The mechanics are expected to be worked out between the asset managers and Treasury. One option is a reverse auction. In that case, Treasury could determine a class of assets it wants to buy-such as all AAA-rated mortgage-backed securities-and would then purchase securities from financial institutions that offer to sell at the lowest price.
What will the government get in return?
This is another big open question. Some in Congress want the government to extract something from the companies that participate, such as restrictions on executive compensation or agreements that companies will modify loans on other mortgage assets. Treasury doesn't want the program to be punitive because it wants firms to participate.
What's the risk to taxpayers?
Taxpayers will ultimately foot the bill to buy the assets and could wind up on the hook if they continue to fall in price or can't be sold. Treasury has asked for authority to increase the debt ceiling, since it will have to borrow money to buy these assets. That's going to increase the federal deficit and increase interest payments on the federal debt. Treasury says the government could make money off the assets it buys if the housing market turns around and it's able to sell these at a profit.
How long will this program last?
Treasury has asked for authority to purchase assets for two years from the date the program begins.
How will this help homeowners?
In addition to potentially revising terms of some troubled mortgages, the plan could eventually make more mortgages available. If it helps revive firms, they should restart making loans for homes, small business and other matters. The aim is broader than helping just homeowners. Treasury says that without the program, the economy will stall, costing jobs, increasing costs for goods and services and sending the U.S. into a steep decline.
Additionally, The Federal Reserve has taken the extraordinary step of agreeing to convert the last two major investment banks, Morgan Stanley and Goldman Sachs, into traditional bank holding companies. With the move, Wall Street as it has long been known will cease to exist.
THE WORSE IS YET TO BE
Why spending hundreds of billions of dollars won't help the financial crisis....

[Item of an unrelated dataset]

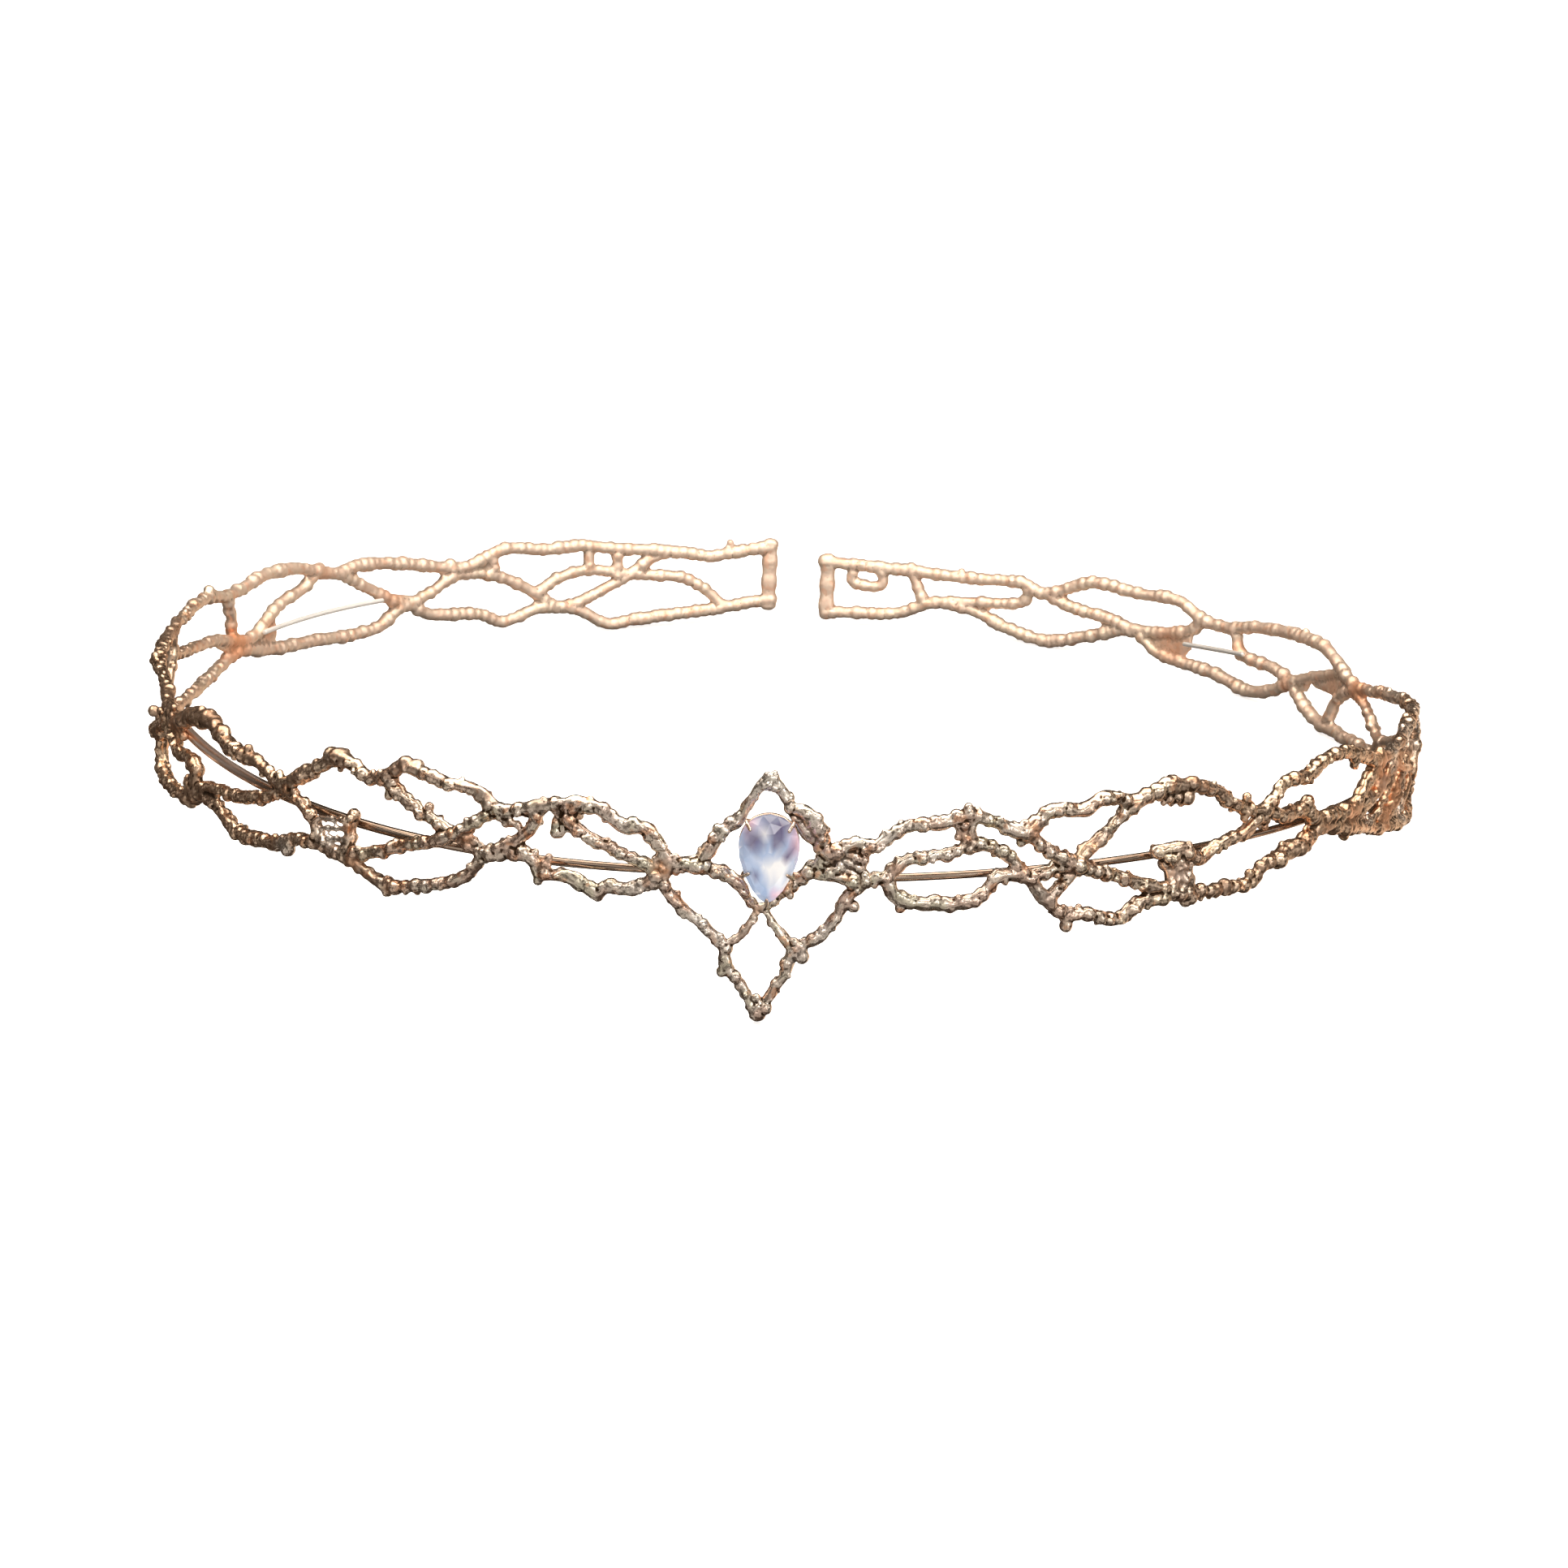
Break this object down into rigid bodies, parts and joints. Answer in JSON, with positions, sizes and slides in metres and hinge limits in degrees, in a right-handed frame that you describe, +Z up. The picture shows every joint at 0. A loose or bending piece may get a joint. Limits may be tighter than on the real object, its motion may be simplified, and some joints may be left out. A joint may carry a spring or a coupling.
{
  "type": "openwork twig circlet with a pear-shaped stone",
  "caption": "Openwork metal circlet of soldered knobbly twigs, open at the back, with a pear-shaped opalescent stone in a pointed motif at the front.",
  "frame": {"origin": "on the table under the middle of the crown as it stands by itself on the tip of its front point and two low twigs at the back", "axes": "+Z up, -Y towards the front stone, +X towards the right-hand half of the band as seen from the front"},
  "size_m": [0.1534, 0.1532, 0.0249],
  "materials": {
    "cast_gold": "polished champagne and rose gold, cast with a knobbly twig texture",
    "bright_wire": "smooth polished drawn wire",
    "opal_stone": "faceted, milky lavender and pale blue"
  },
  "bodies": {
    "root": {"left_twig_band": "cast_gold", "right_twig_band": "cast_gold", "front_motif": "cast_gold", "stone_setting": "cast_gold", "centre_stone": "opal_stone", "left_stay_wire": "bright_wire", "right_stay_wire": "bright_wire", "left_back_wire": "bright_wire", "right_back_wire": "bright_wire"}
  },
  "joints": []
}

THE Pamplona bull run - made famous by American writer Ernest Hemingway in his novel The Sun Also Rises - starts promptly at 8am over eight days each year.
And so it did - on the dot - this year, just two months ago.
Every morning, from 7 to 14 Jul, runners dressed in white, each with a red handkerchief around their necks, were chased by six presumably fierce fighting bulls as well as two herds of relatively harmless bullocks.
Given the short distance - from the corral at Santo Domingo (where the bulls are kept) to the town's bullring (where they will fight that same afternoon) - the average time of this bull run, from start to finish, is about three minutes.
The Pamplona bull run, a part of Spain's famed Festival of San Fermin, is what you might call 'good clean fun'. Most times, no human runner ever really gets hurt (not in any serious manner, anyway), despite the adrenaline rush of its 'thundering herd'.
Not so for the bull run of another kind, in a city that never sleeps, across an ocean, six time zones away.
At precisely 9.30am on 7 Jul, in downtown New York City, a 'thundering herd' of wild and panicky investors started dumping shares of Fannie Mae and Freddie Mac on Wall Street - after a report suggested a change in accounting rules could require the two companies to raise more capital.
Thus began a topsy-turvy bull run that has gone astern - one that now threatens to stomp out the very foundations of the global financial system.
Over the past 77 days, what we have witnessed is the toppling of one Wall Street titan after another. Fannie Mae and Freddie Mac. Merrill Lynch. Lehman Brothers. The American International Group (AIG).
Who might be next?
But the US is not alone. The way things are going, 'The Nightmare on Wall Street' has now caught up with 'Greed in the City'.
In a commentary in The Guardian, rogue trader Nick Leeson who brought down Barings Bank in 1995 wrote: 'Quite simply, the banks have traded recklessly over the past 10 years and have put everybody's wellbeing at risk. Anybody and everybody could get whatever credit they wanted as recently as three years ago.'
More weak spots
And that's not all. Events took an ominous turn on Wednesday when it became clear that even US money market funds - supposedly safe repositories for some $3.5 trillion in savings (roughly half of the US' M2 money supply) - were scaling back.
Yet another weak spot is the $62 trillion market for credit default swaps (CDS). This has given US regulators nightmares after Bear Stearns went kaput in March. Any collapse of this CDS market could lead to an even bigger mess than the fallout from the subprime mortgage debt. That collapse almost happened last week when CDS trading volumes reached unprecedented levels as hedge funds and dealers tried to unwind their positions.
This panic prompted the US government to save AIG, a key player in the CDS market. AIG's collapse could have nuked other banks and ushered in the unthinkable.
But, you know, the US has seen worse before.
When President Franklin D Roosevelt took office in 1933 - right in the midst of the Great Depression - about 4,000 banks had closed in just two months. It took him 100 days to roll out his New Deal program for rescuing American capitalism from the depths of the Depression.
Now, in response to what economists call the greatest financial crisis since the 1930s, the US government rolled out, in less than a day, a sweeping series of actions aimed at preventing the global financial system from grinding to a total halt. Not surprisingly, stock markets around the world rallied in relief, hoping that the US government's moves might finally address the roots of the problem.
What else needs to be done?
Leeson said: "For my role in the collapse of Barings I was pursued around the world, and ended up being sentenced to six and half years in a Singaporean jail. Who is going to go after the reckless individuals responsible for this financial catastrophe? Apparently no one."
Sad but true. the US financial mess - even if it has already taken down a few Wall Street giants - is far from over. After all, that 'thundering herd', first let loose on Wall Street 77 days ago, is still out there. Still frightened, still confused and still dangerously directionless.